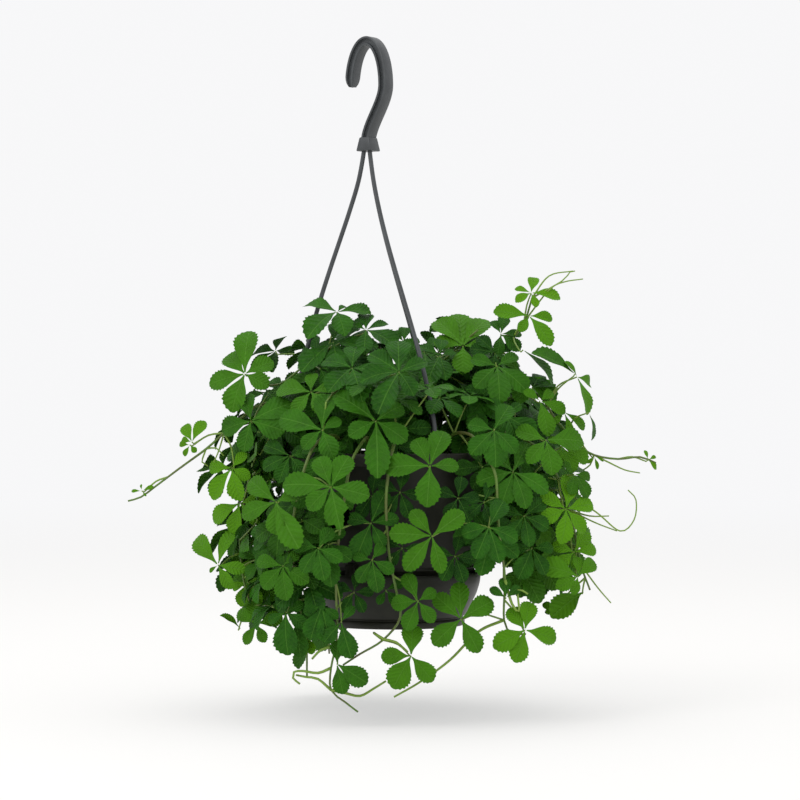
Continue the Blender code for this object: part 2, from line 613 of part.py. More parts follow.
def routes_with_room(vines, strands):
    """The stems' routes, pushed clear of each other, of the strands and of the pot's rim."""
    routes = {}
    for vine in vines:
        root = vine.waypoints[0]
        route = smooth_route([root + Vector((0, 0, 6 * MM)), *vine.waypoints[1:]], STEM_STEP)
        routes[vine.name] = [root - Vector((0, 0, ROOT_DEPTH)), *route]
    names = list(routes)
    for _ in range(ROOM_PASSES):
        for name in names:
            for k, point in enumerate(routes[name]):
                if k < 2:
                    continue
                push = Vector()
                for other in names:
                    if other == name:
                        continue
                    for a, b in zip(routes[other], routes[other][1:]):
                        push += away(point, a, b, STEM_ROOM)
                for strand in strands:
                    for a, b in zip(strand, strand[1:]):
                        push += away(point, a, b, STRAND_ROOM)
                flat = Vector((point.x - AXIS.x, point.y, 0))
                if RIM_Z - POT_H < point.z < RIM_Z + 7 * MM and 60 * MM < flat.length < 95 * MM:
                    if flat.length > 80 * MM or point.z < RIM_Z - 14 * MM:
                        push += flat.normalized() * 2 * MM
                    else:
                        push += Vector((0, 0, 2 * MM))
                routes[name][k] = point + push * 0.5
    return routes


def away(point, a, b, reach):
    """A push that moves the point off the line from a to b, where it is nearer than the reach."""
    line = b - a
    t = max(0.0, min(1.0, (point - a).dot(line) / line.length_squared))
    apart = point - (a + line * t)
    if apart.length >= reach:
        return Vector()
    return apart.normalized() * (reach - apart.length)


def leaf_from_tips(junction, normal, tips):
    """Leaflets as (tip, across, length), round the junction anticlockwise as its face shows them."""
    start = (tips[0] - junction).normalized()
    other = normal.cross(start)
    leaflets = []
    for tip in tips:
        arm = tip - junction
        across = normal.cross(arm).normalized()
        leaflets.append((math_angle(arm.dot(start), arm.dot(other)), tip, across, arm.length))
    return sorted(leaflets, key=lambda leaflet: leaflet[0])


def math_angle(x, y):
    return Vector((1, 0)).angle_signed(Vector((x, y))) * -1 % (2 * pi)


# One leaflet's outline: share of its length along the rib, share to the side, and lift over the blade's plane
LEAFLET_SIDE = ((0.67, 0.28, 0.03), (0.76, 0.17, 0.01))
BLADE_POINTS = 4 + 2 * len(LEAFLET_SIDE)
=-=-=
THE EXERCISE → Output the whole listing above again, word for word.

WRITTEN RESPONSE →
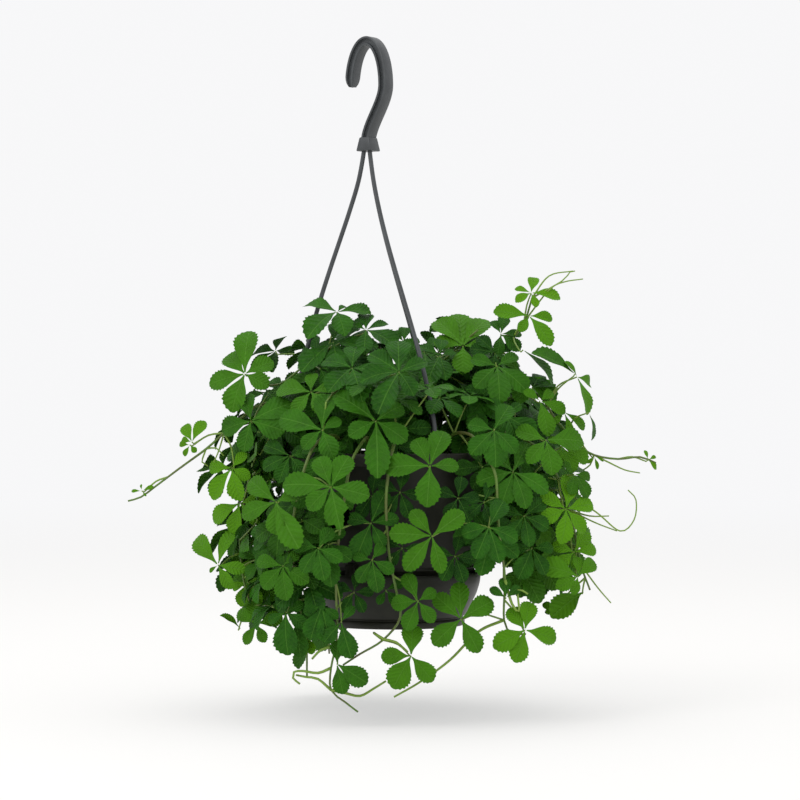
Continue the Blender code for this object: part 2, from line 613 of part.py. More parts follow.
def routes_with_room(vines, strands):
    """The stems' routes, pushed clear of each other, of the strands and of the pot's rim."""
    routes = {}
    for vine in vines:
        root = vine.waypoints[0]
        route = smooth_route([root + Vector((0, 0, 6 * MM)), *vine.waypoints[1:]], STEM_STEP)
        routes[vine.name] = [root - Vector((0, 0, ROOT_DEPTH)), *route]
    names = list(routes)
    for _ in range(ROOM_PASSES):
        for name in names:
            for k, point in enumerate(routes[name]):
                if k < 2:
                    continue
                push = Vector()
                for other in names:
                    if other == name:
                        continue
                    for a, b in zip(routes[other], routes[other][1:]):
                        push += away(point, a, b, STEM_ROOM)
                for strand in strands:
                    for a, b in zip(strand, strand[1:]):
                        push += away(point, a, b, STRAND_ROOM)
                flat = Vector((point.x - AXIS.x, point.y, 0))
                if RIM_Z - POT_H < point.z < RIM_Z + 7 * MM and 60 * MM < flat.length < 95 * MM:
                    if flat.length > 80 * MM or point.z < RIM_Z - 14 * MM:
                        push += flat.normalized() * 2 * MM
                    else:
                        push += Vector((0, 0, 2 * MM))
                routes[name][k] = point + push * 0.5
    return routes


def away(point, a, b, reach):
    """A push that moves the point off the line from a to b, where it is nearer than the reach."""
    line = b - a
    t = max(0.0, min(1.0, (point - a).dot(line) / line.length_squared))
    apart = point - (a + line * t)
    if apart.length >= reach:
        return Vector()
    return apart.normalized() * (reach - apart.length)


def leaf_from_tips(junction, normal, tips):
    """Leaflets as (tip, across, length), round the junction anticlockwise as its face shows them."""
    start = (tips[0] - junction).normalized()
    other = normal.cross(start)
    leaflets = []
    for tip in tips:
        arm = tip - junction
        across = normal.cross(arm).normalized()
        leaflets.append((math_angle(arm.dot(start), arm.dot(other)), tip, across, arm.length))
    return sorted(leaflets, key=lambda leaflet: leaflet[0])


def math_angle(x, y):
    return Vector((1, 0)).angle_signed(Vector((x, y))) * -1 % (2 * pi)


# One leaflet's outline: share of its length along the rib, share to the side, and lift over the blade's plane
LEAFLET_SIDE = ((0.67, 0.28, 0.03), (0.76, 0.17, 0.01))
BLADE_POINTS = 4 + 2 * len(LEAFLET_SIDE)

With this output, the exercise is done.